The Reserve Bank of New Zealand raised its benchmark rate by a quarter-point and signaled that the rate will remain restrictive for the foreseeable future.
The Monetary Policy Committee, led by RBNZ Governor Adrian Orr, decided to lift the Official Cash Rate by 25 basis points to 5.50 percent, its highest since December 2008. This was the twelfth straight hike.
The central bank has now raised the OCR by a cumulative 525 basis points since October 2021.
At the meeting, the MPC discussed the suitability of keeping the interest rate on hold at 5.25 percent or increasing it to 5.50 percent.
By a majority of five votes to two, the MPC agreed to increase the OCR by 25 basis points to 5.50 percent.
The MPC observed that monetary policy is having a moderating effect on demand at this point in time, while a 25 basis point increase in the OCR will increase confidence that inflation falls back to the midpoint of the target band.
Moreover, policymakers said the full effects of past tightening on the economy are yet to be seen.
Members also agreed that interest rates will need to remain at a restrictive level for the foreseeable future to ensure that inflation returns to the 1 percent to 3 percent target range while supporting maximum sustainable employment.
Although the Reserve Bank strongly signaled that the peak in the OCR is in, easing remains a long way off – towards the end of 2024, Westpac said.

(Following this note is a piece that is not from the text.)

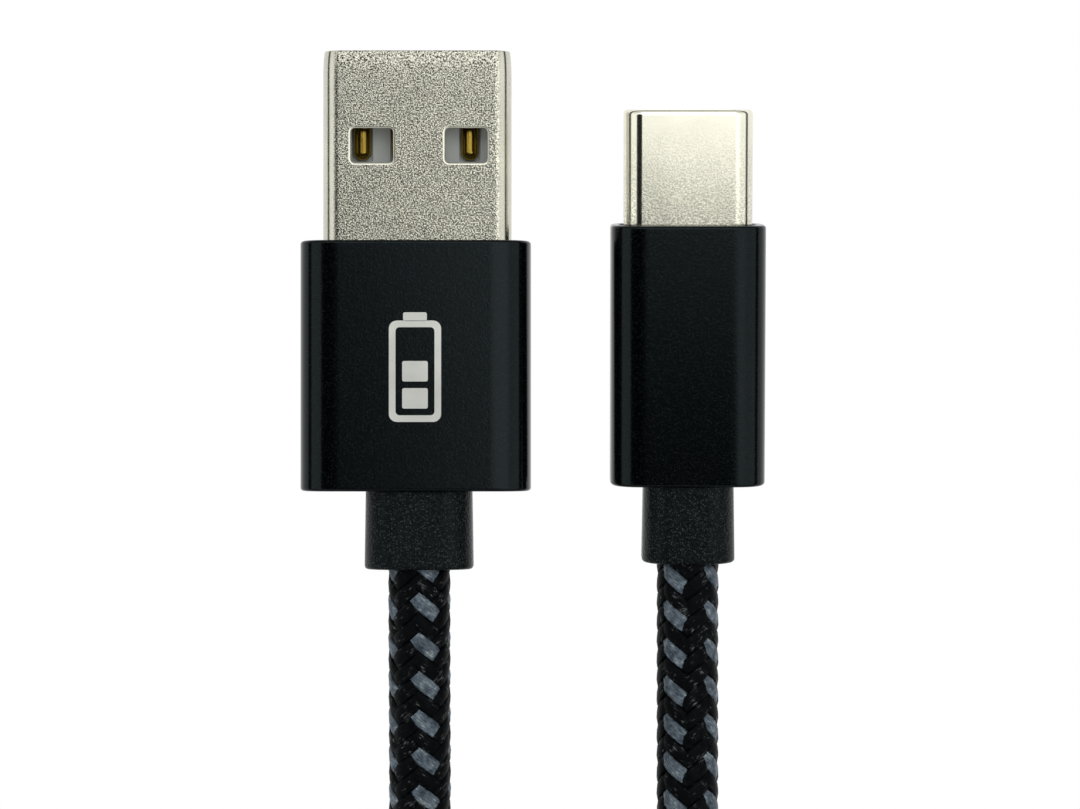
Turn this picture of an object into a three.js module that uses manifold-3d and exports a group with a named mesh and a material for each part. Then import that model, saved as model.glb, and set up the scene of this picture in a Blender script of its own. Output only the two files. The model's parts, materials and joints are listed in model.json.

Policymakers also noted that house prices continued to decline due to the current monetary policy tightening. In addition, credit growth for households eased.
Regarding migration, the MPC said there has been an increase in net inward migration but this increase is assumed to be temporary. The net inward migration provided some relief in the very tight labor market, members said.
On the Budget 2023, policymakers viewed that the overall fiscal policy will be contractionary on demand over the projected horizon.